AS the Mississippi River surges southward, with flood levels at record highs in the Midwest, many in this city of historic floods believe the strength of the river's current will be greatly diminished by the time it meets the Gulf of Mexico.
``At this time I'd have to say it doesn't pose much of a threat to us at all,'' says David Wagner, managing director of the Port of New Orleans, which daily handles more than 20,000 tons of general cargo shipped in from ports all along the river.
``We generally think that by the time the flood waters get here, they'll be mostly diverted into a number of different waterways and tributaries and [will] not be nearly as strong as they've been up north,'' he adds.
Dwayne Jensen, a lock operator with the United States Army Corps of Engineers' Algiers Lock, located here along the river's edge, agrees: ``This is a case where the system will slow down Mother Nature,'' he says. ``We have an incredibly diverse system of locks and channels and spillways that are specifically designed to divert high-level waters like this. Right now, even with it being at a flood-stage level, we're in pretty good shape.''
Floodwaters from St. Louis to St. Paul, Minn., this week have reached their highest point in nearly three decades, forcing the closing of a 500-mile stretch of the river as it snakes through Minnesota, Wisconsin, Iowa, and Illinois.
The floods, bolstered by heavy rains throughout the Midwest, have destroyed more than 300 barges and some two-dozen towboats along the river's edge. Boaters have also been warned to stay off the river because of fast-traveling tree limbs, boards, and other debris that are being swept along the longest river in North America.
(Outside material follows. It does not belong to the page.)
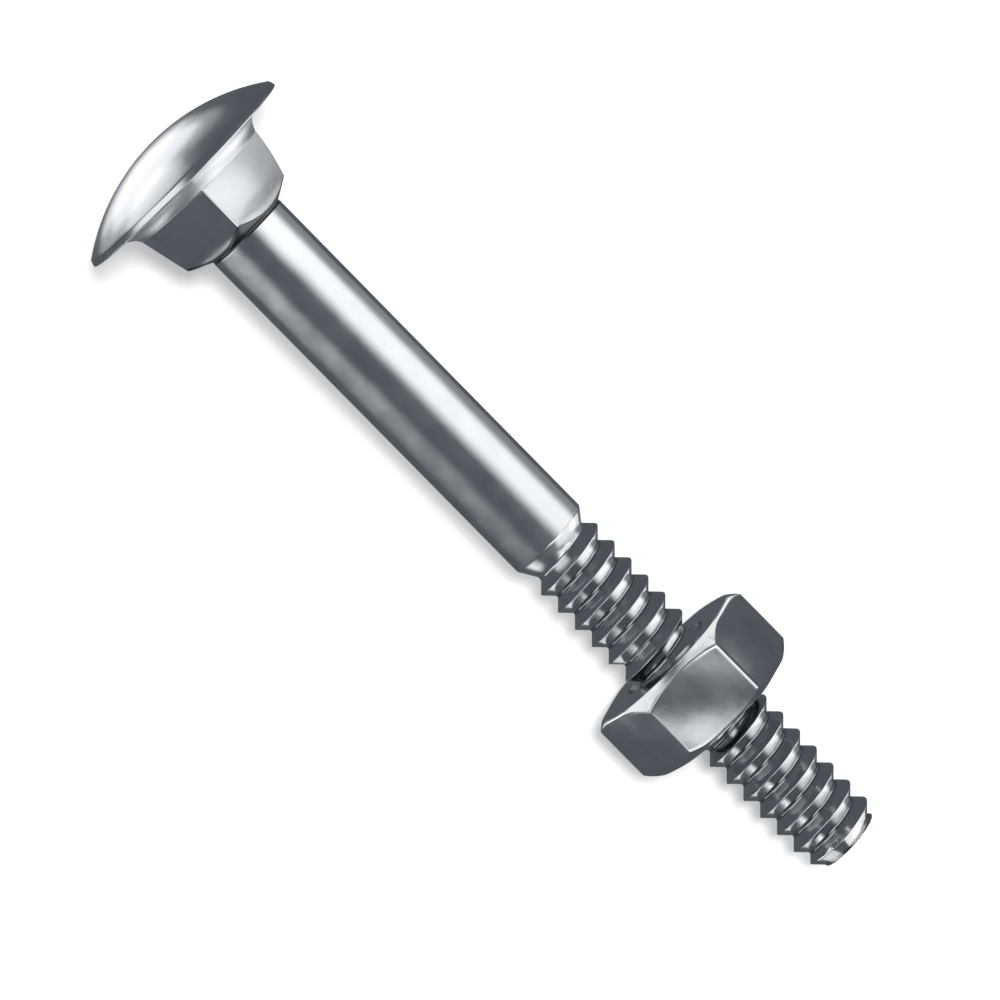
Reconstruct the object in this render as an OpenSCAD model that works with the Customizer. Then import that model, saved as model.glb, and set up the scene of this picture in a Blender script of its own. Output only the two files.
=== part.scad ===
// Carriage bolt with its hex nut run part of the way onto the thread.
//
// The bolt lies along +X. The origin is on its axis, in the plane of the head's
// underside: the domed head is at negative X and the tip is at +X. +Z is up, with
// one corner of the square neck and one flat of the nut facing up.

/* [Bolt] */
// Length from the underside of the head to the tip
bolt_length = 60; // [50:1:120]
// Diameter of the plain shank
shank_d = 5.77; // [5.4:0.01:6.2]

/* [Head] */
// Diameter over the rim of the head
head_d = 16.13; // [14.5:0.01:20]
// Height of the head from its underside to the top of the dome
head_height = 3.05; // [2.4:0.05:5]
// Thickness of the blunt rim
rim_thickness = 0.45; // [0.3:0.05:1]
// Radius of the round collar that blends the underside into the neck
collar_fillet = 1.6; // [1.2:0.05:2]
// Length of the collar from the underside of the head
collar_length = 1.07; // [0.8:0.01:1.15]
// Step from the neck's corners out to the edge of the collar
collar_step = 0.05; // [0.02:0.01:0.2]

/* [Square neck] */
// Length from the underside of the head to the end of the neck
neck_length = 5.15; // [4.5:0.05:7]
// Angle at which each flat leans in towards the shank, in degrees
neck_draft = 9.3; // [4:0.1:10]
// How far the flats stand out from the shank where the neck ends
neck_proud = 0.02; // [0.01:0.01:0.2]
// Length of the cone that takes the neck's corners down to the shank
shoulder_length = 0.75; // [0.6:0.05:1.4]

/* [Thread] */
// Length of the threaded end, its run-out included
thread_length = 27.7; // [22:0.1:40]
// Diameter over the crests
thread_d = 5.7; // [5.2:0.01:6.2]
// Depth from crest to root
thread_depth = 0.66; // [0.4:0.01:0.8]
// Distance from crest to crest, right-hand
thread_pitch = 1.547; // [1.2:0.001:2]
// Width of the flat at the root
root_flat = 0.16; // [0.1:0.01:0.3]
// Length of the cone between the shank and the first root
run_out = 0.9; // [0.7:0.05:1.5]
// Part of a turn over which the first crest rises to its full height
crest_rise = 0.45; // [0.42:0.01:0.6]
// Radial height of the chamfer that ends the thread at the tip
tip_chamfer = 0.8; // [0.6:0.05:1.2]
// Angle of that chamfer from the axis, in degrees
tip_angle = 43; // [30:1:50]

/* [Nut] */
// Width across the flats
nut_w = 10.91; // [10:0.01:12.5]
// Thickness from face to face
nut_thickness = 5.22; // [4.5:0.01:6]
// Radial width of the chamfer at the corners
nut_chamfer_w = 0.95; // [0.6:0.01:1.2]
// Depth of the chamfer at the corners
nut_chamfer_depth = 0.8; // [0.3:0.01:1]
// Radial width of the countersink at each mouth of the hole
nut_mouth_w = 0.3; // [0.1:0.05:0.6]
// Thread that stands out past the nut
thread_past_nut = 11.6; // [2:0.1:15]
// Radial clearance of the hole around the crests
nut_clearance = 0.06; // [0.03:0.01:0.1]

/* [Hidden] */

// Colour of bright zinc plate on steel
zinc = [0.66, 0.68, 0.7];
// Lines along the threaded end, spread over each turn
thread_lines = 32;
// Step left at the end of the shank, so that the run-out starts just inside it
shank_step = 0.04;
// Shortest stretch along the axis between two points of such a line
least_row = 0.02;
// Overlap of solids that are joined into one
join = 0.2;
$fn = 96;

shank_r = shank_d / 2;
shank_end = bolt_length - thread_length;

head_r = head_d / 2;
dome_height = head_height - rim_thickness;
dome_r = (head_r ^ 2 + dome_height ^ 2) / (2 * dome_height);

shoulder_start = neck_length - shoulder_length;
collar_r = neck_corner_r(collar_length) + collar_step;
collar_centre_r = collar_r + sqrt(collar_fillet ^ 2 - (collar_fillet - collar_length) ^ 2);

crest_r = thread_d / 2;
root_r = crest_r - thread_depth;
tip_r = crest_r - tip_chamfer;
thread_start = shank_end + run_out;
flank = (thread_pitch - root_flat) / 2;
last_turn = ceil((bolt_length - thread_start) / thread_pitch);

nut_face_x = bolt_length - thread_past_nut - nut_thickness;
nut_corner_r = nut_w / sqrt(3);
nut_hole_r = crest_r + nut_clearance;

// Half of the neck's width across the flats, at a distance x from the head
function neck_half(x) = shank_r + neck_proud + (neck_length - x) * tan(neck_draft);

// Distance from the axis to the neck's corners, at a distance x from the head
function neck_corner_r(x) = neck_half(x) * sqrt(2);

// Radius that the chamfer at the tip leaves, at a distance x from the head
function chamfer_r(x) = tip_r + (bolt_length - x) * tan(tip_angle);

// One foot, the crest and the other foot of the thread's ridge, as [x, radius],
// a number of turns after its start
function ridge(turn) =
    let (x = thread_start + thread_pitch * turn, rise = min(1, turn / crest_rise))
    [
        [x - flank * rise, root_r],
        [x, root_r + thread_depth * rise],
        [x + flank * rise, root_r]
    ];

// One line along the surface of the threaded end, as [x, radius] from the shank to
// the tip, at the given part of a turn
function thread_line(part) = [
    [shank_end, shank_r - shank_step],
    [thread_start, root_r],
    for (k = [0 : last_turn]) if (k + part > 0)
        for (p = ridge(k + part))
            if (p[0] > thread_start + least_row && p[0] < bolt_length - least_row)
                [p[0], min(p[1], chamfer_r(p[0]))],
    [bolt_length, min(root_r, tip_r)]
];

// The triangles between two neighbouring lines a and b, whose points are numbered
// from first_a and first_b. i and j are the points reached on them.
function strip(a, b, first_a, first_b, i = 0, j = 0) =
    let (at_end_a = i == len(a) - 1, at_end_b = j == len(b) - 1)
    at_end_a && at_end_b ? []
    : !at_end_a && (at_end_b || a[i + 1][0] <= b[j + 1][0])
        ? [
            [first_a + i, first_a + i + 1, first_b + j],
            each strip(a, b, first_a, first_b, i + 1, j)
        ]
        : [
            [first_a + i, first_b + j + 1, first_b + j],
            each strip(a, b, first_a, first_b, i, j + 1)
        ];

// Lays what was drawn along +Z along +X
module along_x() {
    rotate([0, 90, 0]) children();
}

module dome() {
    intersection() {
        translate([0, 0, dome_r - head_height]) sphere(dome_r);
        translate([0, 0, -head_height]) cylinder(r = head_r, h = head_height);
    }
}

// Round collar under the head, hollowed to a fillet
module collar() {
    rotate_extrude() difference() {
        translate([0, -join]) square([collar_centre_r, collar_length + join]);
        translate([collar_centre_r, collar_fillet]) circle(collar_fillet);
    }
}

// Bar of the neck's section between two opposite flats
module neck_wedge() {
    foot = neck_half(0);
    end = neck_half(neck_length);
    rotate([90, 0, 0]) linear_extrude(2 * foot + join, center = true)
        polygon([[-foot, 0], [foot, 0], [end, neck_length], [-end, neck_length]]);
}

// Square neck that narrows on all four sides. A cone that ends at the shank takes off
// its corners from shoulder_start on.
module square_neck() {
    slope = (neck_corner_r(shoulder_start) - shank_r) / shoulder_length;
    intersection() {
        rotate([0, 0, 45]) neck_wedge();
        rotate([0, 0, 135]) neck_wedge();
        cylinder(r1 = shank_r + slope * neck_length, r2 = shank_r, h = neck_length);
    }
}

// Run-out, right-hand thread and chamfered tip
module threaded_end() {
    lines = [for (k = [0 : thread_lines - 1]) thread_line(k / thread_lines)];
    firsts = [
        for (k = 0, n = 0; k < thread_lines; n = n + len(lines[k]), k = k + 1) n
    ];
    points = [
        for (k = [0 : thread_lines - 1], p = lines[k])
            let (angle = 360 * k / thread_lines - 90)
            [p[1] * cos(angle), p[1] * sin(angle), p[0]]
    ];
    sides = [
        for (k = [0 : thread_lines - 1])
            let (next = (k + 1) % thread_lines)
            each strip(lines[k], lines[next], firsts[k], firsts[next])
    ];
    shank_cap = [for (k = [0 : thread_lines - 1]) firsts[k]];
    tip_cap = [for (k = [thread_lines - 1 : -1 : 0]) firsts[k] + len(lines[k]) - 1];
    polyhedron(points, [each sides, shank_cap, tip_cap]);
}

module bolt() {
    color(zinc) along_x() {
        dome();
        collar();
        square_neck();
        cylinder(r = shank_r, h = shank_end);
        threaded_end();
    }
}

// Half section of a round bar with the nut's chamfer at both ends
module nut_chamfers() {
    face_r = nut_corner_r - nut_chamfer_w;
    rotate_extrude() polygon([
        [0, 0], [face_r, 0],
        [nut_corner_r, nut_chamfer_depth],
        [nut_corner_r, nut_thickness - nut_chamfer_depth],
        [face_r, nut_thickness], [0, nut_thickness]
    ]);
}

// The hole with its countersunk mouths
module nut_hole() {
    translate([0, 0, -join]) cylinder(r = nut_hole_r, h = nut_thickness + 2 * join);
    cylinder(r1 = nut_hole_r + nut_mouth_w, r2 = nut_hole_r, h = nut_mouth_w);
    translate([0, 0, nut_thickness - nut_mouth_w])
        cylinder(r1 = nut_hole_r, r2 = nut_hole_r + nut_mouth_w, h = nut_mouth_w);
}

module nut() {
    color(zinc) translate([nut_face_x, 0, 0]) along_x() difference() {
        intersection() {
            rotate([0, 0, 30]) cylinder(r = nut_corner_r, h = nut_thickness, $fn = 6);
            nut_chamfers();
        }
        nut_hole();
    }
}

bolt();
nut();
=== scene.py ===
import math

import bmesh
import bpy
import numpy as np
from mathutils import Matrix, Vector


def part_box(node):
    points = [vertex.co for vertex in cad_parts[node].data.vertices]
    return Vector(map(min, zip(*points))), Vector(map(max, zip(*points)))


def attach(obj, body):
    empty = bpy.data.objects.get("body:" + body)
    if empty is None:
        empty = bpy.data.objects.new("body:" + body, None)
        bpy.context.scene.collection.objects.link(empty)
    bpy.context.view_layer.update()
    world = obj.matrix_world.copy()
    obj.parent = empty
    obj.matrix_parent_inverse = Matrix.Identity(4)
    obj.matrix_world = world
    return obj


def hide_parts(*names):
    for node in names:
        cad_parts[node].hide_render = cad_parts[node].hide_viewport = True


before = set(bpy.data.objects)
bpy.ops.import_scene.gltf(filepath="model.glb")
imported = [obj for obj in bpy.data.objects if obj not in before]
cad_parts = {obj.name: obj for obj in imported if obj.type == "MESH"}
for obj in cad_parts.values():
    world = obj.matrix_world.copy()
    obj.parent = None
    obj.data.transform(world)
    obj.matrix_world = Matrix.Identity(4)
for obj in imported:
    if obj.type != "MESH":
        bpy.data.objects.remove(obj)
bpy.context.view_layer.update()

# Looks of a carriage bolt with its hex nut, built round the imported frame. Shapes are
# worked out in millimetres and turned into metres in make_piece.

MM = 0.001

# Bolt, in the sizes of the part's source, except that its collar, neck and shoulder
# follow the photo and are a little shorter
BOLT_LENGTH = 60.0
SHANK_R = 2.885
HEAD_R = 8.065
HEAD_HEIGHT = 3.05
COLLAR_FILLET = 1.6
COLLAR_LENGTH = 0.93
COLLAR_STEP = -0.03
NECK_LENGTH = 5.03
NECK_SLOPE = math.tan(math.radians(9.3))
NECK_PROUD = 0.02
SHOULDER_LENGTH = 0.7
THREAD_LENGTH = 27.7
RUN_OUT_LENGTH = 0.9
PITCH = 1.547
CREST_R = 2.85
THREAD_DEPTH = 0.66
CREST_RISE = 0.45
TIP_CHAMFER = 0.8
TIP_SLOPE = math.tan(math.radians(43))
SHANK_END = BOLT_LENGTH - THREAD_LENGTH
THREAD_START = SHANK_END + RUN_OUT_LENGTH
ROOT_R = CREST_R - THREAD_DEPTH
TIP_R = CREST_R - TIP_CHAMFER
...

But even though the river's crest is expected to pass the 22-foot mark near Davenport, Iowa, this weekend - reaching the 22.5- foot record of 1965 - maritime officials in southern Louisiana believe a complicated system of levees, diversions, and spillways will rob the flood of its potency here.
``Even for the biggest of floods, we have a system that gives us great protection,'' says Mr. Wagner of the Port of New Orleans.
``In addition, the water volume that is coming through the river up north right now is also going through a part of the river that is relatively narrow, which makes it even more powerful. By the time it reaches southern Louisiana, and the mouth of the river to the Gulf of Mexico, it is much wider here, and that weakens floods too,'' he adds.
The flooding should be limited to the upper Mississippi basin, according to George Cry, of the National Weather Service's river forecast center in Slidell, La.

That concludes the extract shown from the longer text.